Именно в это лето Модильяни пишет важную для себя картину «Нищий в Ливорно» и начинает работу над «Нищенкой», которую закончит уже в Париже (на ней в левом верхнем углу есть посвящение: «Жану Александру — Модильяни»). Эти два произведения вместе с этюдом Биче Боралеви Модильяни выставит в числе шести своих работ в Салоне независимых 1910 года, проходившем в Оранжерее Тюильри.
Тогда же семейство Модильяни переезжает в более скромное жилище на улицу Джузеппе Верди, куда перевозятся предметы обстановки, недавно унаследованной Евгенией от некоего господина Кастельнуово. В их числе позднеренессансная копия греческой статуэтки Гермеса, пасторальный пейзаж, приписываемый Сальваторе Роза, художнику, чья мастерская находилась в Неаполе около 1647 года, одна марина Питера Мюллера-младшего (он обосновался в Генуе во второй половине XVII века и прославился в весьма модном жанре той эпохи, изображая кораблекрушения и штормы, за что получил прозвище Тампеста, буквально: «Штормовой») и вдобавок маленькое овальное полотно XVII века (неаполитанской школы), на котором изображено лицо нищего.

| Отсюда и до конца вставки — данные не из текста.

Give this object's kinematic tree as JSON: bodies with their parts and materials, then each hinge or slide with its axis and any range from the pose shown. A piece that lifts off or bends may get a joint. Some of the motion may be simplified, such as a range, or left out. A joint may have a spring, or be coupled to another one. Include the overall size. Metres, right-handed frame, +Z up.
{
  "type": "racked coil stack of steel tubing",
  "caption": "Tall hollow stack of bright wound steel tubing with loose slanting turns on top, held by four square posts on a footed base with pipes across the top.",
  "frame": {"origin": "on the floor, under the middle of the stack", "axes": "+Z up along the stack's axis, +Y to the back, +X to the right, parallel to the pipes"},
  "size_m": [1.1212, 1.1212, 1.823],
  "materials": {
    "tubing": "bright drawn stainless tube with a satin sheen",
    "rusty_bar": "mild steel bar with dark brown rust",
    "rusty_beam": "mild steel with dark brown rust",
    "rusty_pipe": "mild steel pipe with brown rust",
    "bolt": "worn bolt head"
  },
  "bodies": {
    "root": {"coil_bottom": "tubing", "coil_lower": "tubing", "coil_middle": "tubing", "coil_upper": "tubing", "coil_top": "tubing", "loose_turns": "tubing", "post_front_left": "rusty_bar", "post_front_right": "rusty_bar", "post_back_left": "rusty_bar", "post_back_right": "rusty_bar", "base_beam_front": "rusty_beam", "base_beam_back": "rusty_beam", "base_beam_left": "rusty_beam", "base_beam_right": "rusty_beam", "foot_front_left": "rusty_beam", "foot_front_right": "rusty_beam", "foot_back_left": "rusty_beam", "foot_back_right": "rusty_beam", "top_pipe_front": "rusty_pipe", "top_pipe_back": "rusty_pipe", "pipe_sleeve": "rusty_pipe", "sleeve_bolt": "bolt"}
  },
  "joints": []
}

Как признается Евгения Модильяни в своей «Книге разумений», Амедео видел все эти вещицы, но счел их не представляющими никакой ценности. Последнее может показаться удивительным с нынешней точки зрения, предполагающей интерес к историческому прошлому и безусловное почтение к древностям, Модильяни же, исходя из своих эстетических понятий, видимо, нашел, что они гораздо ниже тех немногих совершенных образчиков старинного искусства, которые чтил он сам; при всем том, если прислушаться к мнению Жанны Модильяни, его собственная картина «Нищий в Ливорно», несмотря на сезанновскую композиционную структуру, хотя и весьма размытую, но узнаваемую, наводит на мысль о ее несомненном родстве с упомянутым выше маленьким неаполитанским полотном того же содержания.

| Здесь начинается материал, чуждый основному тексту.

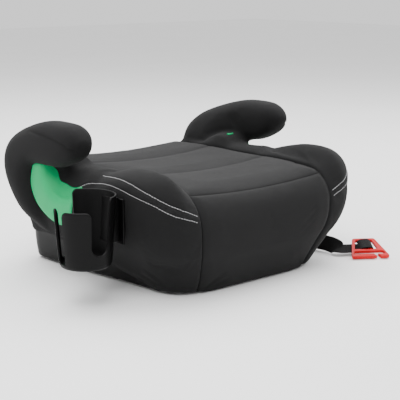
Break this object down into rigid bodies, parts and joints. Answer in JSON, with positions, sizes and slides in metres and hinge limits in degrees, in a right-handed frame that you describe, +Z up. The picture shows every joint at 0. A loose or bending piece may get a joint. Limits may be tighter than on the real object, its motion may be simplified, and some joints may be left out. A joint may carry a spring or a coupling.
{
  "type": "child booster seat",
  "caption": "Backless child booster seat with padded horn arms over green lap-belt guides, a lift-off cup holder on one side and a red shoulder-belt clip on a strap.",
  "frame": {"origin": "middle of the seat at floor level, under the centre foot pad", "axes": "+X to the right as seen from the front, the front faces -Y, +Z up"},
  "size_m": [0.5481, 0.3922, 0.232],
  "materials": {
    "seat_fabric": "dark grey fine-weave polyester seat fabric",
    "side_fabric": "charcoal woven polyester side fabric",
    "foam": "open-cell polyurethane foam",
    "black_plastic": "satin black moulded polypropylene",
    "green_plastic": "satin green moulded plastic",
    "red_plastic": "glossy red moulded plastic",
    "rubber": "black anti-slip rubber",
    "steel": "zinc-plated steel",
    "webbing": "black woven polyester webbing"
  },
  "bodies": {
    "seat": {"base_tray": "black_plastic", "seat_shell": "black_plastic", "foot_pad_front_left": "rubber", "foot_pad_front_right": "rubber", "foot_pad_rear_left": "rubber", "foot_pad_rear_right": "rubber", "foot_pad_centre": "rubber", "shell_screw_1": "steel", "shell_screw_2": "steel", "shell_screw_3": "steel", "shell_screw_4": "steel", "arm_core_left": "black_plastic", "arm_core_right": "black_plastic", "arm_foam_left": "foam", "arm_foam_right": "foam", "arm_cover_left": "side_fabric", "arm_cover_right": "side_fabric", "belt_guide_left": "green_plastic", "belt_guide_right": "green_plastic", "seat_foam": "foam", "bolster_foam_left": "foam", "bolster_foam_right": "foam", "cover_seat_panel": "seat_fabric", "cover_front_panel": "seat_fabric", "cover_rear_panel": "side_fabric", "cover_side_left": "side_fabric", "cover_side_right": "side_fabric", "cup_bracket": "black_plastic", "strap_anchor": "steel", "guide_strap": "webbing"},
    "cup_holder": {"cup_holder": "black_plastic"},
    "belt_clip": {"strap_loop": "webbing", "belt_clip": "red_plastic"}
  },
  "joints": [
    {"name": "cup_holder_lift", "type": "slide", "parent": "seat", "child": "cup_holder", "axis": [0, 0, 1], "range_m": [0, 0.055]},
    {"name": "clip_swing", "type": "hinge", "parent": "seat", "child": "belt_clip", "pos_m": [0.21237, -0.14065, 0.00927], "axis": [-0.8192, 0.5736, 0], "range_deg": [0, 50]}
  ]
}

На исходе июля, собравшись воспроизвести в мраморе некоторые свои этюды голов, он просит старшего брата Джузеппе Эмануэле помочь ему добраться до Каррары. После чего выезжает в Серравеццу и Пьетрасанту — те самые места, где Микеланджело помечал своими инициалами мраморные блоки, которые он избрал для римских статуй. С помощью брата он находит очень красивый мраморный блок и место, где сможет его обрабатывать.
И вот в страшную жару, невзирая на протесты врача, Амедео часами бьет молотком по резцу. Но очень скоро он отдает себе отчет, что пыль и каменная крошка, поднимаемые в воздух во время работы, губительны для его легких, и без того очень чувствительных. Опять начинается сильный кашель, гулкий и с медициной точки зрения «нехороший». Модильяни снова, уже не впервые, вынужден проститься со своей мечтой.
Его пребывание в Ливорно, поначалу сулившее столько радости от работы и общения с близкими, мало-помалу превращается в кошмар. Находиться в Карраре среди всего этого белоснежного великолепия, в местах, куда встарь отправлялись за мрамором для своих статуй флорентийские ваятели, — и та четверка великих мастеров разных эпох, объединенных общим именем Пизано, и Гирландайо, и Микеланджело, — но при этом не иметь возможности ваять самому! Это уже предел невезения, самый болезненный крах иллюзий, вызывающий у него приступ отчаяния.